2017 – a special year for Reformed churches the world over.  Lest we forget, this year we commemorate the 500th anniversary of the Reformation. If anything stands out from the Reformation, it is the reformers’ fierce struggle for the truth. They counted God’s truth above all. They would readily lose their lives for the sake of the truth. In the words of Guido de Bres, chief author of the Belgic Confession, the persecuted believers would “offer their backs to stripes, their tongues to knives, their mouths to gags, and their whole bodies to fire, rather than deny the truth of God’s Word”1. We are humbled and grateful to be the children of the Reformation, and to call its glorious heritage our own.

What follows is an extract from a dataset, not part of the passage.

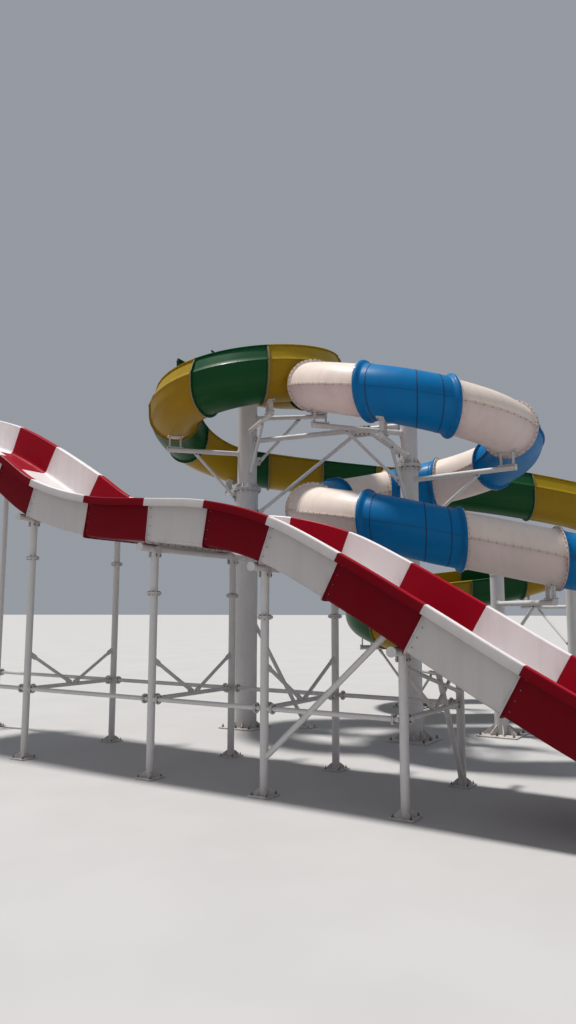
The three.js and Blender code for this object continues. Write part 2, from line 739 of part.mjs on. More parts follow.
function makeMainColumn() {
  const bodies = column(MAIN_PLACE, [
    [BASE_PLATE_THICKNESS / 2, MAIN_HEIGHT, COLUMN_RADIUS],
    [MAIN_SPLICE_HEIGHT - SPLICE_THICKNESS / 2, MAIN_SPLICE_HEIGHT + SPLICE_THICKNESS / 2, SPLICE_RADIUS],
  ]);
  for (const compass of MAIN_ARMS) {
    const distance = (compass - TUBE_START) * TUBE_DEGREE - CRADLE_BEFORE;
    bodies.push(tubeArm(MAIN_PLACE, COLUMN_RADIUS, distance));
  }
  place('main_column', join(bodies), 'steel');
}

function makeFlumeColumn() {
  const splice = FLUME_SPLICE_HEIGHT;
  const bodies = column(FLUME_PLACE, [
    [BASE_PLATE_THICKNESS / 2, splice, FLUME_COLUMN_FOOT_RADIUS],
    [splice, FLUME_COLUMN_HEIGHT, FLUME_COLUMN_RADIUS],
    [splice - SPLICE_THICKNESS / 2, splice + SPLICE_THICKNESS / 2, FLUME_SPLICE_RADIUS],
  ]);
  for (const compass of FLUME_ARMS) {
    const distance = (FLUME_START - compass) * FLUME_DEGREE - CRADLE_BEFORE;
    bodies.push(flumeArm(FLUME_PLACE, FLUME_COLUMN_RADIUS, distance));
  }
  const legFoot = [FLUME_PLACE[0] + LEG_REACH, FLUME_PLACE[1]];
  const onGround = towerPoint(legFoot);
  bodies.push(bar(towerPoint(FLUME_PLACE, LEG_HEIGHT), towerPoint(legFoot, FOOT_PLATE_THICKNESS), BRACE_RADIUS));
  bodies.push(plate(FOOT_PLATE, FOOT_PLATE, LEG_PLATE_THICKNESS, onGround.x, onGround.y, 0));
  place('flume_column', join(bodies), 'steel');
}

function makeExitColumn() {
  const distance = tubeArc + TUBE_EXIT_JOINTS[1] - CRADLE_BEFORE;
  const bodies = column(EXIT_PLACE, [[BASE_PLATE_THICKNESS / 2, EXIT_COLUMN_HEIGHT, SMALL_COLUMN_RADIUS]]);
  bodies.push(tubeArm(EXIT_PLACE, SMALL_COLUMN_RADIUS, distance));
  place('exit_column', join(bodies), 'steel');
}

function makeBackColumn(name, centre, distances) {
  const arms = distances.map((distance) => flumeArm(centre, SMALL_COLUMN_RADIUS, distance));
  const top = Math.max(...distances.map((distance) => smoothHeight(flumeKnots, distance)));
  const bodies = column(centre, [[BASE_PLATE_THICKNESS / 2, top, SMALL_COLUMN_RADIUS]]);
  place(name, join([...bodies, ...arms]), 'steel');
}

// Strut and braces between the two columns
function makeLink() {
  const from = towerPoint(FLUME_PLACE, LINK_HEIGHT);
  const to = towerPoint(MAIN_PLACE, LINK_HEIGHT);
  const outward = to.clone().sub(from).normalize();
  const start = from.clone().addScaledVector(outward, FLUME_COLUMN_RADIUS - SHOE_SINK);
  const end = to.clone().addScaledVector(outward, SHOE_SINK - COLUMN_RADIUS);
  const onStrut = (share) => start.clone().lerp(end, share);
  const shoe = (at, side) => bar(at, at.clone().addScaledVector(outward, side * SHOE_THICKNESS), SHOE_RADIUS);
  const clear = (centre, radius, low, high) => bar(
    towerPoint(centre, low - SHOE_RADIUS), towerPoint(centre, high + SHOE_RADIUS), radius + GAP, COLUMN_SIDES,
  );
  const lowFoot = from.clone().addScaledVector(outward, FLUME_COLUMN_FOOT_RADIUS - SHOE_SINK);
  const brace = (column, side, height, share) => {
    const foot = column.clone().setZ(height);
    const root = foot.clone().addScaledVector(outward, (side * SHOE_THICKNESS) / 2);
    return join([shoe(foot, side), bar(root, onStrut(share), LINK_BRACE_RADIUS, 6)]);
  };
  const strut = join([
    bar(start, end, LINK_RADIUS),
    shoe(start, 1),
    shoe(end, -1),
    brace(lowFoot, 1, LINK_LOW_BRACE, LINK_LOW_REACH),
    brace(end, -1, LINK_FAR_BRACE, LINK_FAR_REACH),
  ]);
  const columns = join([
    clear(FLUME_PLACE, FLUME_COLUMN_FOOT_RADIUS, LINK_LOW_BRACE, LINK_LOW_BRACE),
    clear(FLUME_PLACE, FLUME_COLUMN_RADIUS, LINK_HEIGHT, LINK_HEIGHT),
    clear(MAIN_PLACE, COLUMN_RADIUS, LINK_FAR_BRACE, LINK_HEIGHT),
  ]);
  place('link_strut', strut.subtract(columns), 'steel');
}

// Trestles under the wave slide

function waveUnderside(x) {
  const half = (WAVE_DEPTH + WAVE_SKIN);
  const here = waveRoute.frame(x);
  return here.point.clone().addScaledVector(here.up, -half).setY(WAVE_MIDDLE_Y);
}

// Flat pad under the slide, across a part of its width
function wavePad(x, from, to) {
  const outline = [[from, -PAD_THICKNESS], [to, -PAD_THICKNESS], [to, 0], [from, 0]].map(
    ([across, rise]) => new THREE.Vector2(across, rise - WAVE_DEPTH - WAVE_SKIN - GAP),
  );
  return sweep(waveRoute, [x - PAD_HALF_LENGTH, x + PAD_HALF_LENGTH].map((at) => ({ distance: at, outline })));
}

// Middle of a trestle's cross beam, below the slide's underside
function beamMiddle(k) {
  const up = waveRoute.frame(TRESTLE_XS[k]).up;
  return waveUnderside(TRESTLE_XS[k]).addScaledVector(up, -CROSS_BEAM_RADIUS - BEAM_DROP);
}

// Struts between the posts of the trestle that has them
function struts(post, beamZ, tieHeight) {
  const middleY = (NEAR_POST_Y + FAR_POST_Y) / 2;
  return [
    bar(post(middleY, beamZ), post(FAR_POST_Y, STRUT_FOOT), BRACE_RADIUS, 6),
    bar(
      post(NEAR_POST_Y, beamZ - THIN_STRUT_BELOW), post(FAR_POST_Y, tieHeight + THIN_STRUT_ABOVE_TIE),
      SHORT_BRACE_RADIUS, 6,
    ),
  ];
}

// Raking brace from the foot of a near post up to a pad under the slide
function rake(postX) {
  const across = NEAR_POST_Y - WAVE_MIDDLE_Y;
  const up = waveRoute.frame(RAKE_AT).up;
  const top = waveUnderside(RAKE_AT).setY(NEAR_POST_Y).addScaledVector(up, -PAD_THICKNESS / 2);
  return [
    bar(new THREE.Vector3(postX, NEAR_POST_Y, RAKE_FOOT), top, BRACE_RADIUS, 6),
    wavePad(RAKE_AT, across - CRADLE_WIDTH / 2, across + CRADLE_WIDTH / 2),
  ];
}

function makeTrestle(k) {
  const { x, z: beamZ } = beamMiddle(k);
  const post = (y, z) => new THREE.Vector3(x, y, z);
  const bodies = [
    wavePad(TRESTLE_XS[k], -PAD_HALF_WIDTH, PAD_HALF_WIDTH),
    bar(
      post(NEAR_POST_Y - CROSS_BEAM_OVERHANG, beamZ), post(FAR_POST_Y + CROSS_BEAM_OVERHANG, beamZ),
      CROSS_BEAM_RADIUS,
    ),
  ];
  for (const y of [NEAR_POST_Y, FAR_POST_Y]) {
    bodies.push(bar(post(y, FOOT_PLATE_THICKNESS / 2), post(y, beamZ), POST_RADIUS));
    bodies.push(plate(FOOT_PLATE, FOOT_PLATE, FOOT_PLATE_THICKNESS, x, y, 0));
    const spliceZ = beamZ - POST_SPLICE_BELOW;
    if (spliceZ > RAIL_HEIGHT + RAIL_END_HEIGHT) {
      const half = POST_SPLICE_THICKNESS / 2;
      bodies.push(bar(post(y, spliceZ - half), post(y, spliceZ + half), POST_SPLICE_RADIUS));
    }
    if (k + 1 < TRESTLE_XS.length && beamMiddle(k + 1).z > RAIL_HEIGHT + RAIL_END_HEIGHT) {
      const end = beamMiddle(k + 1).x - POST_RADIUS - GAP;
      bodies.push(bar(post(y, RAIL_HEIGHT), post(y, RAIL_HEIGHT).setX(end), RAIL_RADIUS, 6));
    }
  }
  const tieHeight = Math.min(RAIL_HEIGHT, beamZ - TIE_BELOW_BEAM);
  bodies.push(bar(post(NEAR_POST_Y, tieHeight), post(FAR_POST_Y, tieHeight), RAIL_RADIUS, 6));
  if (beamZ > BRACED_HEIGHT) {
    const middle = post((NEAR_POST_Y + FAR_POST_Y) / 2, tieHeight);
    bodies.push(bar(post(NEAR_POST_Y, tieHeight + BRACE_RISE), middle, SHORT_BRACE_RADIUS, 6));
    bodies.push(bar(post(FAR_POST_Y, tieHeight + BRACE_RISE), middle, SHORT_BRACE_RADIUS, 6));
  }
  if (k === STRUTTED_TRESTLE) bodies.push(...struts(post, beamZ, tieHeight));
  if (k === RAKED_TRESTLE) bodies.push(...rake(x));
  place(`trestle_${k + 1}`, join(bodies), 'steel');
}

makeTube();
makeFlume();
makeWaveSlide();
makeMainColumn();
makeFlumeColumn();
makeExitColumn();
makeBackColumn('back_column_left', BACK_LEFT_PLACE, BACK_LEFT_ARMS);
makeBackColumn('back_column_right', BACK_RIGHT_PLACE, BACK_RIGHT_ARMS);
makeLink();
TRESTLE_XS.forEach((x, k) => makeTrestle(k));

export default tower;
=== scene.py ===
"""Looks of the water slide tower: smooth fibreglass slides with flanges, seams and bolts, and the
painted pipe steelwork that carries them. Metres, in the frame of the CAD model.

A slide is a route: tube_at, flume_at and wave_at give the place at a distance s along it, and each
piece is a loft of cross sections between two joints. The spirals have a compass of their own, with
0 at the right-hand side and 90 at the back."""
import math

import bpy
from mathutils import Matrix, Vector


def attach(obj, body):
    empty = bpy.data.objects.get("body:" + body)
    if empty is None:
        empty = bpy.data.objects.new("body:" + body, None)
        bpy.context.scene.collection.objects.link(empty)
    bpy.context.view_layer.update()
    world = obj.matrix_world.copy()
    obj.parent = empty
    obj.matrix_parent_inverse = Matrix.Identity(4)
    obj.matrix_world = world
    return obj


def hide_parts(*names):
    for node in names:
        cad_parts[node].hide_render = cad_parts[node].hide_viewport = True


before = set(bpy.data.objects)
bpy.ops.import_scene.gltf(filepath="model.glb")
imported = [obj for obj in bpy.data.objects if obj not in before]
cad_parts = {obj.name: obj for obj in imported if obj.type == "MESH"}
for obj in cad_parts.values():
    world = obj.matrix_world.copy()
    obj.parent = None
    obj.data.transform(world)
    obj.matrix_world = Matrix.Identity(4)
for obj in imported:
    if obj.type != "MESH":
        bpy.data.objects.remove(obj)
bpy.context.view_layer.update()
scene = bpy.context.scene

RIGHT, BACK, UP = Vector((1, 0, 0)), Vector((0, 1, 0)), Vector((0, 0, 1))
HALF_GAP = 0.0008  # from a piece's end to the middle of its joint

# Where the columns and the tube's spiral stand, by compass from the main column
TURN = math.radians(32)  # from +X to compass 0
MAIN = (0, 0)
FLUME = (-3.11, 1.5)
TUBE = (0.07, 0)
EXIT = (1.74, 0.6)
BACK_LEFT = (0.79, 4.9)
BACK_RIGHT = (4.74, 4.9)
PAST_END = 9  # a route's last leg, longer than it needs to be

# Closed spiral tube: one turn and a part down to a straight exit
TUBE_R = 1.87
TUBE_START, TUBE_LEAVES = 190, 630
TUBE_DEG = math.radians(1) * TUBE_R
TUBE_ARC = (TUBE_LEAVES - TUBE_START) * TUBE_DEG
TUBE_JOINTS = [(c - TUBE_START) * TUBE_DEG for c in (190, 237, 280, 323, 383, 424, 459, 499, 541, 598)]
TUBE_JOINTS += [TUBE_ARC + d for d in (0.43, 1.97, 3.47)]
TUBE_KNOTS = [((c - TUBE_START) * TUBE_DEG, z) for c, z in (
    (190, 6.43), (237, 5.965), (285, 5.6), (323, 5.425), (383, 5.175), (424, 4.965), (459, 4.755),
    (541, 4.16), (598, 3.765), (630, 3.52))]
TUBE_EXIT_FALL = 0.195  # for each metre of the straight exit
INNER, OUTER, FLANGE = 0.445, 0.46, 0.52
BARRELS = (1, 5, 9)  # which pieces are wide barrels
BARREL, COLLAR = 0.478, 0.535
GROOVES = (0.12, 0.6, 0.84)  # where filled grooves go around a barrel, as shares of its length
GROOVE = ((-0.007, 0), (-0.005, 0.005), (0.005, 0.005), (0.007, 0))  # along the tube, and its depth
AROUND = 64  # corners of the tube's cross section

# Open spiral flume: the spiral, a run, a bend, a run back, the last bend and the exit
FLUME_R = 1.5
FLUME_START, FLUME_LEAVES = 146, -266
FLUME_DEG = math.radians(1) * FLUME_R
FLUME_RUN, FLUME_RETURN, FLUME_EXIT = 7.43, 2.95, 2.93
BEND = math.pi * FLUME_R
RUN_START = (FLUME_START - FLUME_LEAVES) * FLUME_DEG
TURN_START = RUN_START + FLUME_RUN
BACK_START = TURN_START + BEND
LAST_START = BACK_START + FLUME_RETURN
EXIT_START = LAST_START + BEND
FLUME_END = EXIT_START + FLUME_EXIT
FLUME_JOINTS = [(FLUME_START - c) * FLUME_DEG for c in (146, 94, 41, -12, -76, -119, -169, -207, -256)]
FLUME_JOINTS += [RUN_START + d for d in (0.5, 1.7, 2.9, 4.15, 6.5, 8.05, 9.86)]
FLUME_JOINTS += [BACK_START, BACK_START + 1.5, LAST_START + 0.95, LAST_START + 3.3, EXIT_START, FLUME_END]
FLUME_KNOTS = [(0, 7.26), ((FLUME_START + 169) * FLUME_DEG, 5.77), (RUN_START, 5.13), (TURN_START, 4.25),
               (BACK_START, 2.65), (LAST_START, 2.2), (EXIT_START, 1.15), (FLUME_END, 0.45)]
BOWL, BOWL_UNDER = 0.48, 0.494  # inner and outer radius of the round bottom
FLUME_SKIN = 0.014
LOW_WALL, WALL_GROWTH = 0.7, 0.3
# where each wall begins to grow, is tall, begins to shrink and is low again
LEFT_WALL = (0.3, 2.4, RUN_START - 0.9, RUN_START + 0.6)
RIGHT_WALL = (RUN_START + 2.9, RUN_START + 5.6, EXIT_START - 0.5, EXIT_START + 1.5)
FLUME_FLANGES = (0.034, 0.04)  # how far flanges stand out at a piece's start and end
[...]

2017 is particularly significant for CERC, because she will celebrate her 30th anniversary. Thirty years ago in 1987, she was organised and instituted as a church. CERC’s history mirrors the history of the Reformation, a history marked by painful and bitter struggle for the truth. When she was first organised, CERC was made up of first- generation Christians. They were new believers who had just come to know the Lord. Most of them had come from pagan backgrounds, formerly worshipping idols, ancestors, and were deeply entrenched in superstition. Many suffered persecution on account of their faith. But forsaking their unbelief by the sovereign grace of God, they remained steadfast in the faith, and were organised into an instituted church.

Graciously, the Lord has preserved CERC through numerous trials. Today, CERC is growing spiritually with a group of second-generation believers. Many of them were raised in the church and have married, cleaving to those who love and confess the same truths as they do. Besides, God has added many others who were not born in covenant homes to CERC. There is doctrinal strength, and true, spiritual unity that is based upon the truth.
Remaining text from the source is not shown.